▽
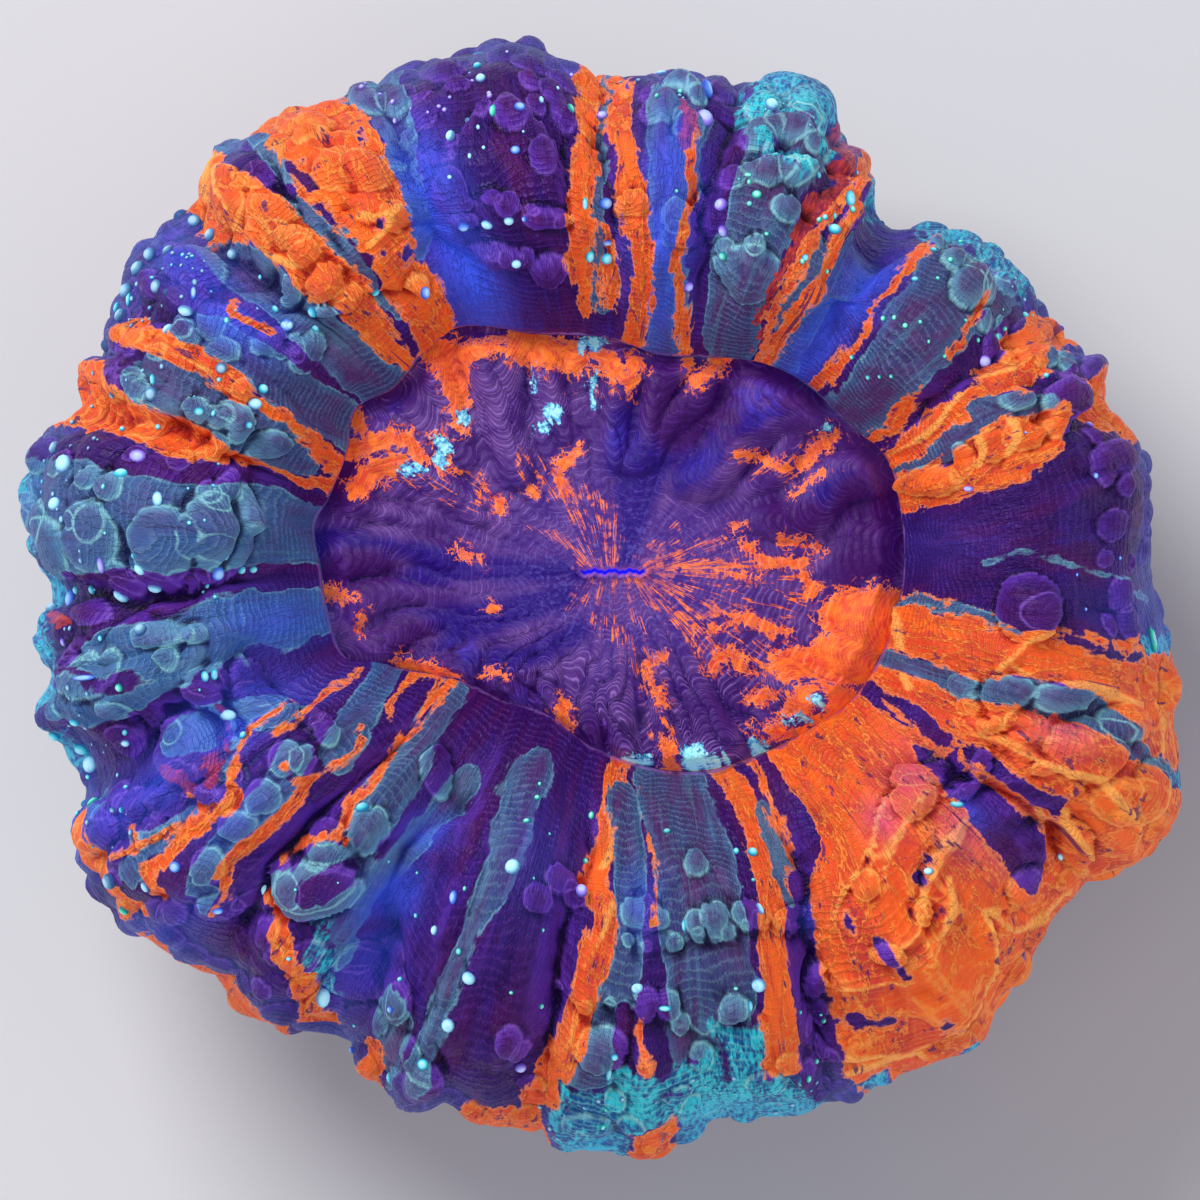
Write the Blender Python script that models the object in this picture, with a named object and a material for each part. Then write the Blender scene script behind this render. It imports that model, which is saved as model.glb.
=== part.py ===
"""Acanthophyllia coral: one large fleshy polyp seated on its stony skeleton.

Metres, +Z up.  The skeleton is cut off flat at z = 0, where the coral rests, and the
middle of the coral's footprint is on the Z axis.  Bearings are in degrees, turning
anticlockwise from +X seen from above, and are taken about the mouth.
"""
import math

import bmesh
import bpy
from mathutils import Vector

MM = 0.001

# Driving dimensions, in millimetres.
MOUTH = (0.3, 1.9)          # plan place of the mouth, a little off the middle
CREST_HEIGHT = 41.0         # top of the mantle, the puffed ring of flesh round the oral disc
RIM_HEIGHT = 19.5           # widest line of the mantle
DISC_HEIGHT = 28.0          # oral disc half way from the mouth to the lip
MOUTH_DEPTH = 2.5           # how far the mouth lies below the disc
COLUMN_RADIUS = 24.0        # body wall under the mantle
FOOT_RADIUS = 20.6          # lower edge of the flesh on the skeleton
FOOT_HEIGHT = 10.0
SEAT_HEIGHT = 18.5          # top of the skeleton, inside the flesh
SKELETON_TOP_RADIUS = 18.6
SKELETON_BASE_RADIUS = 13.0     # the flat cut face
RIB_COUNT = 48
RIB_DEPTH = 0.7
SEAT_GAP = 0.35             # clearance left between flesh and skeleton
STEPS = 96                  # points round every ring, two for each rib

# Lobes and notches of the widest line: bearing, and distance from the mouth.
OUTLINE = [
    (4, 36.4), (10, 36.6), (18, 35.1), (23, 35.5), (30, 34.1), (46, 32.8), (52, 30.6),
    (58, 32.4), (68, 34.8), (80, 34.1), (92, 33.8), (100, 35.9), (117, 37.1), (132, 38.0),
    (140, 37.3), (147, 38.0), (156, 37.4), (168, 39.2), (177, 38.9), (182, 37.8),
    (194, 39.6), (199, 38.7), (209, 41.0), (222, 39.2), (238, 37.4), (248, 38.7),
    (256, 38.0), (273, 39.0), (281, 37.2), (293, 39.7), (308, 40.2), (321, 38.3),
    (329, 40.4), (337, 41.3), (348, 38.5),
]

# The inner edge of the mantle, as plan points from the middle of the coral.
LIP = [
    (19.9, 2.0), (18.7, 9.6), (13.5, 14.4), (7.0, 16.4), (0.5, 17.6), (-5.0, 18.0),
    (-10.0, 18.4), (-14.5, 14.3), (-17.6, 10.0), (-19.8, 5.0), (-18.9, -1.0),
    (-15.0, -4.5), (-7.0, -7.0), (-1.0, -10.2), (6.0, -11.8), (12.0, -9.8),
    (16.6, -6.8), (19.3, -1.5),
]

# Furrows between the mantle's lobes: bearing at the lip, bearing at the rim, depth at
# the crest, and half width in degrees.
FURROWS = [
    (-1, -4, 1.0, 5), (26, 31, 1.6, 4), (48, 52, 3.4, 5), (72, 76, 1.6, 4),
    (90, 92, 1.4, 5), (118, 116, 1.8, 4), (141, 140, 2.0, 4), (165, 163, 2.2, 4),
    (181, 183, 1.8, 4), (196, 203, 3.2, 7), (212, 226, 2.4, 5), (234, 240, 2.4, 4),
    (264, 262, 2.0, 5), (281, 280, 1.2, 4), (307, 293, 2.4, 6), (332, 327, 2.2, 5),
]

# The mantle's section from lip (0) to rim (1): share of the way out, share of the rise
# from the lip to the crest above the rim.
MANTLE_SECTION = [
    (0.0, 0.52), (0.07, 0.73), (0.17, 0.89), (0.29, 0.98), (0.42, 1.0), (0.55, 0.96),
    (0.68, 0.86), (0.80, 0.70), (0.90, 0.49), (0.97, 0.24), (1.0, 0.0),
]

# The underside from rim to body wall: share of the way in, and height.
UNDERSIDE = [(0.03, 17.2), (0.13, 15.4), (0.34, 14.4), (0.64, 14.7), (0.9, 15.0), (1.0, 13.6)]


def round_curve(points, degrees):
    """Smooth closed curve through (bearing, value) points, read at one bearing."""
    count = len(points)
    degrees = (degrees - points[0][0]) % 360 + points[0][0]
    here = max(i for i in range(count) if points[i][0] <= degrees)

    def point(i):
        bearing, value = points[i % count]
        return bearing + 360 * (i // count), value

    (b0, v0), (b1, v1), (b2, v2), (b3, v3) = (point(here + k) for k in (-1, 0, 1, 2))
    span = b2 - b1
    t = (degrees - b1) / span
    slope_1 = (v2 - v0) / (b2 - b0) * span
    slope_2 = (v3 - v1) / (b3 - b1) * span
    return ((2 * t**3 - 3 * t**2 + 1) * v1 + (t**3 - 2 * t**2 + t) * slope_1
            + (3 * t**2 - 2 * t**3) * v2 + (t**3 - t**2) * slope_2)


def about_mouth(points):
    """Plan points as sorted (bearing, distance) pairs about the mouth."""
    pairs = []
    for x, y in points:
        across, up = x - MOUTH[0], y - MOUTH[1]
        pairs.append((math.degrees(math.atan2(up, across)) % 360, math.hypot(across, up)))
    return sorted(pairs)


LIP_CURVE = about_mouth(LIP)


def around(centre, distance, degrees, height):
    angle = math.radians(degrees)
    return (centre[0] + distance * math.cos(angle), centre[1] + distance * math.sin(angle), height)


def furrow_depth(share, degrees):
    """Depth of the furrows at a share of the way from lip to rim."""
    fade = math.sin(math.pi * min(1.0, 0.12 + share * 0.75))
    depth = 0.0
    for at_lip, at_rim, deep, half_width in FURROWS:
        away = (degrees - (at_lip + (at_rim - at_lip) * share) + 180) % 360 - 180
        depth += deep * math.exp(-(away / half_width) ** 2)
    return depth * fade


def disc_ring(share, height):
    """Ring of the oral disc, at a share of the way from mouth to lip."""
    def place(degrees):
        return around(MOUTH, share * round_curve(LIP_CURVE, degrees), degrees, height)
    return place


def mantle_ring(share, rise):
    """Ring of the mantle's upper side, at a share of the way from lip to rim."""
    def place(degrees):
        lip = round_curve(LIP_CURVE, degrees)
        rim = round_curve(OUTLINE, degrees)
        height = RIM_HEIGHT + rise * (CREST_HEIGHT - RIM_HEIGHT) - furrow_depth(share, degrees)
        return around(MOUTH, lip + share * (rim - lip), degrees, height)
    return place


def under_ring(share, height):
    """Ring of the mantle's underside, at a share of the way from rim to body wall."""
    def place(degrees):
        rim = around(MOUTH, round_curve(OUTLINE, degrees), degrees, height)
        wall = around((0, 0), COLUMN_RADIUS, degrees, height)
        return tuple(a + share * (b - a) for a, b in zip(rim, wall))
    return place


def plain_ring(radius, height):
    def place(degrees):
        return around((0, 0), radius, degrees, height)
    return place


def skeleton_radius(height):
    """The stony cone widens upwards, a little faster near its cut base."""
    share = height / SEAT_HEIGHT
    return SKELETON_BASE_RADIUS + (SKELETON_TOP_RADIUS - SKELETON_BASE_RADIUS) * share ** 0.85


def ribbed_ring(height, scale=1.0):
    """Ring of the skeleton: every second point stands out as a rib."""
    def place(degrees):
        rib = RIB_DEPTH / 2 * math.cos(math.radians(degrees * RIB_COUNT))
        uneven = 1 + 0.02 * math.cos(math.radians(2 * degrees + 40))
        return around((0, 0), scale * (skeleton_radius(height) * uneven + rib), degrees, height)
    return place


def loft(name, rings):
    """One closed solid through a list of rings, with a point in the middle of each end.

    A straight row of points is spun flat into rings at radius 1, 2, 3 and so on, and each
    point then goes to its place from its ring number and its bearing.
    """
    bm = bmesh.new()
    row = [bm.verts.new((number, 0, 0)) for number in range(len(rings) + 2)]
    edges = [bm.edges.new(pair) for pair in zip(row, row[1:])]
    bmesh.ops.spin(bm, geom=row + edges, cent=(0, 0, 0), axis=(0, 0, 1), angle=2 * math.pi,
                   steps=STEPS, use_merge=True, use_duplicate=False)
    bmesh.ops.remove_doubles(bm, verts=bm.verts, dist=0.001)
    by_ring = {}
    for vert in bm.verts:
        by_ring.setdefault(round(vert.co.xy.length), []).append(vert)
    for number, place in enumerate(rings, start=1):
        for vert in by_ring[number]:
            degrees = round(math.degrees(math.atan2(vert.co.y, vert.co.x)) % 360, 3) % 360
            vert.co = [value * MM for value in place(degrees)]
    for number, neighbour in ((0, 1), (len(rings) + 1, len(rings))):
        ring = by_ring[neighbour]
        middle = sum((vert.co for vert in ring), Vector()) / len(ring)
        bmesh.ops.pointmerge(bm, verts=by_ring[number], merge_co=middle)
    bmesh.ops.recalc_face_normals(bm, faces=bm.faces)
    mesh = bpy.data.meshes.new(name)
    bm.to_mesh(mesh)
    bm.free()
    mesh.shade_smooth()
    mesh.set_sharp_from_angle(angle=math.radians(50))
    return mesh


def finish(name, colour, roughness):
    material = bpy.data.materials.new(name)
    material.use_nodes = True
    shader = material.node_tree.nodes["Principled BSDF"]
    shader.inputs["Base Color"].default_value = (*colour, 1.0)
    shader.inputs["Roughness"].default_value = roughness
    shader.inputs["Metallic"].default_value = 0.0
    return material


def add(name, mesh, material):
    mesh.materials.append(material)
    thing = bpy.data.objects.new(name, mesh)
    bpy.context.scene.collection.objects.link(thing)
    return thing


def polyp_rings():
    """From the mouth out over the disc and the mantle, under it, and up into the seat."""
    disc = [(0.03, DISC_HEIGHT - MOUTH_DEPTH), (0.09, DISC_HEIGHT - 1.0), (0.2, DISC_HEIGHT - 0.4),
            (0.5, DISC_HEIGHT), (0.8, DISC_HEIGHT + 1.0), (0.95, DISC_HEIGHT + 1.8)]
    rings = [disc_ring(share, height) for share, height in disc]
    rings += [mantle_ring(share, rise) for share, rise in MANTLE_SECTION]
    rings += [under_ring(share, height) for share, height in UNDERSIDE]
    rings += [plain_ring(FOOT_RADIUS + 0.8, FOOT_HEIGHT + 1.0), plain_ring(FOOT_RADIUS, FOOT_HEIGHT)]
    clear = 1 + SEAT_GAP / SKELETON_BASE_RADIUS
    for height in (FOOT_HEIGHT, (FOOT_HEIGHT + SEAT_HEIGHT) / 2, SEAT_HEIGHT):
        rings.append(ribbed_ring(height, clear))
    last = ribbed_ring(SEAT_HEIGHT, clear)
    rings[-1] = lambda degrees: (*last(degrees)[:2], SEAT_HEIGHT + SEAT_GAP)
    return rings


def skeleton_rings():
    heights = [SEAT_HEIGHT * k / 5 for k in range(6)]
    return [ribbed_ring(height) for height in heights]


for old in list(bpy.data.objects):
    bpy.data.objects.remove(old)

add("polyp", loft("polyp", polyp_rings()), finish("polyp_flesh", (0.42, 0.09, 0.25), 0.45))
add("skeleton", loft("skeleton", skeleton_rings()), finish("bare_skeleton", (0.78, 0.74, 0.66), 0.85))
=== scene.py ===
"""Acanthophyllia coral: the finish of every surface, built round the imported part.

Plan places are in millimetres from the middle of the coral, +X right and +Y up in plan.
Bearings are degrees, anticlockwise from +X, taken about the mouth.
"""
import math

import bmesh
import bpy
import numpy as np
from mathutils import Matrix, Vector


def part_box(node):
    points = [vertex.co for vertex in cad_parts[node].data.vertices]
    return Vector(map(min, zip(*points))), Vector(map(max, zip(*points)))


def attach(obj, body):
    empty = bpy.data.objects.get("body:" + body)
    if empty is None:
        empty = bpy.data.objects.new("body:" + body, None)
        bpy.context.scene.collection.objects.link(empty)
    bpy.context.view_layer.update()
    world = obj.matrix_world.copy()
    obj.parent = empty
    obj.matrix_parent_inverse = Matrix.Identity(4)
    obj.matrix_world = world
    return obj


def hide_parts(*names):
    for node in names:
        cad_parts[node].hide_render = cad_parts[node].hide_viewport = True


MM = 0.001

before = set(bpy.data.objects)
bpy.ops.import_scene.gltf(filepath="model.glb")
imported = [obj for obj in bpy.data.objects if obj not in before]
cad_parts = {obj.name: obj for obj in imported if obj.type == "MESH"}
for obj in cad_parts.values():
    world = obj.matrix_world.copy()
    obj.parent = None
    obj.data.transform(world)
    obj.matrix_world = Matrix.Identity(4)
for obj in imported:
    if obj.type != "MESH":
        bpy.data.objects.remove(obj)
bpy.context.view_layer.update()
polyp_top, stone_top = (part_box(node)[1][2] / MM for node in ("polyp", "skeleton"))

# ---------------------------------------------------------------------------------------
# Studio
# A pale matt sheet under the coral, one broad soft light overhead and two weak fills, and
# a camera that looks straight down into the mouth from well above.
# ---------------------------------------------------------------------------------------
VIEW_WIDTH = 80.0       # what the camera sees across, at the height of the rim
VIEW_LEVEL = 22.0
CAMERA_HEIGHT = 1200.0
CAMERA_X = -0.53
LAMP_AIM = Vector((0, 0, 0.02))


def add_object(name, data):
    thing = bpy.data.objects.new(name, data)
    bpy.context.scene.collection.objects.link(thing)
    return thing


def add_node(tree, kind, settings=None, inputs=None):
    """Adds one shader node; an input is a plain value or another node's output."""
    node = tree.nodes.new(kind)
    for name, value in (settings or {}).items():
        setattr(node, name, value)
    for name, value in (inputs or {}).items():
        if isinstance(value, bpy.types.NodeSocket):
            tree.links.new(value, node.inputs[name])
        else:
            node.inputs[name].default_value = value
    return node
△
Quote only the lines running from the line that holds "0.09, 0.25), 0.45))" to the line that holds "obj.parent = empty", both ends included.

add("polyp", loft("polyp", polyp_rings()), finish("polyp_flesh", (0.42, 0.09, 0.25), 0.45))
add("skeleton", loft("skeleton", skeleton_rings()), finish("bare_skeleton", (0.78, 0.74, 0.66), 0.85))
=== scene.py ===
"""Acanthophyllia coral: the finish of every surface, built round the imported part.

Plan places are in millimetres from the middle of the coral, +X right and +Y up in plan.
Bearings are degrees, anticlockwise from +X, taken about the mouth.
"""
import math

import bmesh
import bpy
import numpy as np
from mathutils import Matrix, Vector


def part_box(node):
    points = [vertex.co for vertex in cad_parts[node].data.vertices]
    return Vector(map(min, zip(*points))), Vector(map(max, zip(*points)))


def attach(obj, body):
    empty = bpy.data.objects.get("body:" + body)
    if empty is None:
        empty = bpy.data.objects.new("body:" + body, None)
        bpy.context.scene.collection.objects.link(empty)
    bpy.context.view_layer.update()
    world = obj.matrix_world.copy()
    obj.parent = empty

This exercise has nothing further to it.